Stated task: Reproduce exactly the lines of the material beneath, from the line that contains "for name, shape" to the line that contains "obj.matrix_parent_inverse = Matrix.Identity(4)", both included, and no other lines.

Source excerpt:
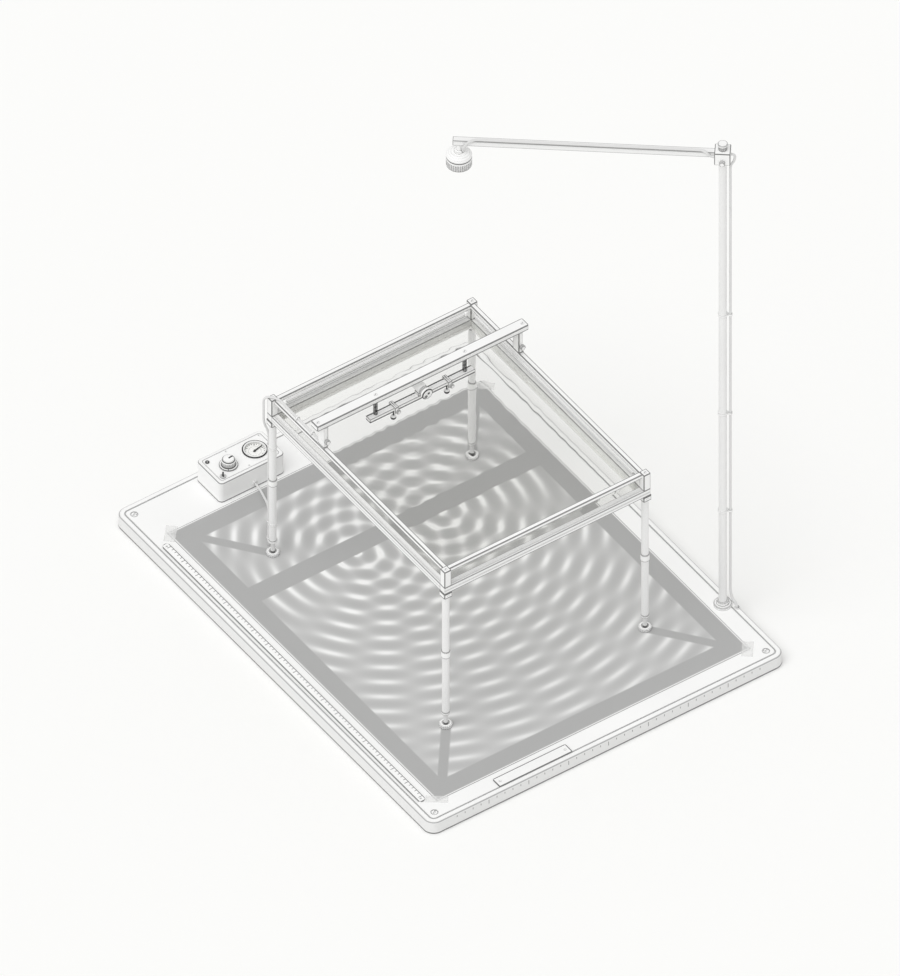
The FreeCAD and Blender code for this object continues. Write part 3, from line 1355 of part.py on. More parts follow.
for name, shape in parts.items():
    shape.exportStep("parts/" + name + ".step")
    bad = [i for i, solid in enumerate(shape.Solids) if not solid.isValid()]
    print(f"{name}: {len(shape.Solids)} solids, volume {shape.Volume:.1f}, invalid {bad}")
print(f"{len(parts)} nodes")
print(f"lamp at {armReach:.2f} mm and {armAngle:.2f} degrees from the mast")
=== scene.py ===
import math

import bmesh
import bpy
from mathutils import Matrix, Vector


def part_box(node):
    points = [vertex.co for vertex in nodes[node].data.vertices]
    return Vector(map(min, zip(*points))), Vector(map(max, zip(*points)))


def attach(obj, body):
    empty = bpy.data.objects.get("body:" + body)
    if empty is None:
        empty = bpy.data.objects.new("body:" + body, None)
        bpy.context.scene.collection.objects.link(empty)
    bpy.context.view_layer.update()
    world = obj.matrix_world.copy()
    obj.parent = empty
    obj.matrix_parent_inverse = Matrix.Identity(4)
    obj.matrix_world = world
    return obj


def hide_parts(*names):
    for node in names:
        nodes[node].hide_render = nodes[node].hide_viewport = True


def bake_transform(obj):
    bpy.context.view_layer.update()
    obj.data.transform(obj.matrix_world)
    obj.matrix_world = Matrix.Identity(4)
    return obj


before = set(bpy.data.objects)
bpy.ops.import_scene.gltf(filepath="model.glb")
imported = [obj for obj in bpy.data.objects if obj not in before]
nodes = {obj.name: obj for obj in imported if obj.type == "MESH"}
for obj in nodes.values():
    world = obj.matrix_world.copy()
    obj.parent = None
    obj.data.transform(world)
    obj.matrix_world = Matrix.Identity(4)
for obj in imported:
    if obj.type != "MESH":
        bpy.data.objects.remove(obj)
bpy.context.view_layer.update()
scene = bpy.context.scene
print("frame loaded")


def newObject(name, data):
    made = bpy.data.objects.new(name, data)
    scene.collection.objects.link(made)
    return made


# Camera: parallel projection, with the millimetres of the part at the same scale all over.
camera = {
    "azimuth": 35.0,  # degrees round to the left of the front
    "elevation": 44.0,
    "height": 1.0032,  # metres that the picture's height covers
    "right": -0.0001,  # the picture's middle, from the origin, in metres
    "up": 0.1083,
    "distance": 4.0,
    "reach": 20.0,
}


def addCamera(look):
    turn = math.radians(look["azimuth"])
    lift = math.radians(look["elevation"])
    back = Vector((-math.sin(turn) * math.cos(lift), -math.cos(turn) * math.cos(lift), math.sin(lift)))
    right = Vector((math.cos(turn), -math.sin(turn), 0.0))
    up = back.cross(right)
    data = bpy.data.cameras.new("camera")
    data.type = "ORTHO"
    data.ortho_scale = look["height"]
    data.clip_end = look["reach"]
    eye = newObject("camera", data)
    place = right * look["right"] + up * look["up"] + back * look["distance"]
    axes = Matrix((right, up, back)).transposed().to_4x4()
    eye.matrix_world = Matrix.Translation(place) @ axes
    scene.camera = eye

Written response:
for name, shape in parts.items():
    shape.exportStep("parts/" + name + ".step")
    bad = [i for i, solid in enumerate(shape.Solids) if not solid.isValid()]
    print(f"{name}: {len(shape.Solids)} solids, volume {shape.Volume:.1f}, invalid {bad}")
print(f"{len(parts)} nodes")
print(f"lamp at {armReach:.2f} mm and {armAngle:.2f} degrees from the mast")
=== scene.py ===
import math

import bmesh
import bpy
from mathutils import Matrix, Vector


def part_box(node):
    points = [vertex.co for vertex in nodes[node].data.vertices]
    return Vector(map(min, zip(*points))), Vector(map(max, zip(*points)))


def attach(obj, body):
    empty = bpy.data.objects.get("body:" + body)
    if empty is None:
        empty = bpy.data.objects.new("body:" + body, None)
        bpy.context.scene.collection.objects.link(empty)
    bpy.context.view_layer.update()
    world = obj.matrix_world.copy()
    obj.parent = empty
    obj.matrix_parent_inverse = Matrix.Identity(4)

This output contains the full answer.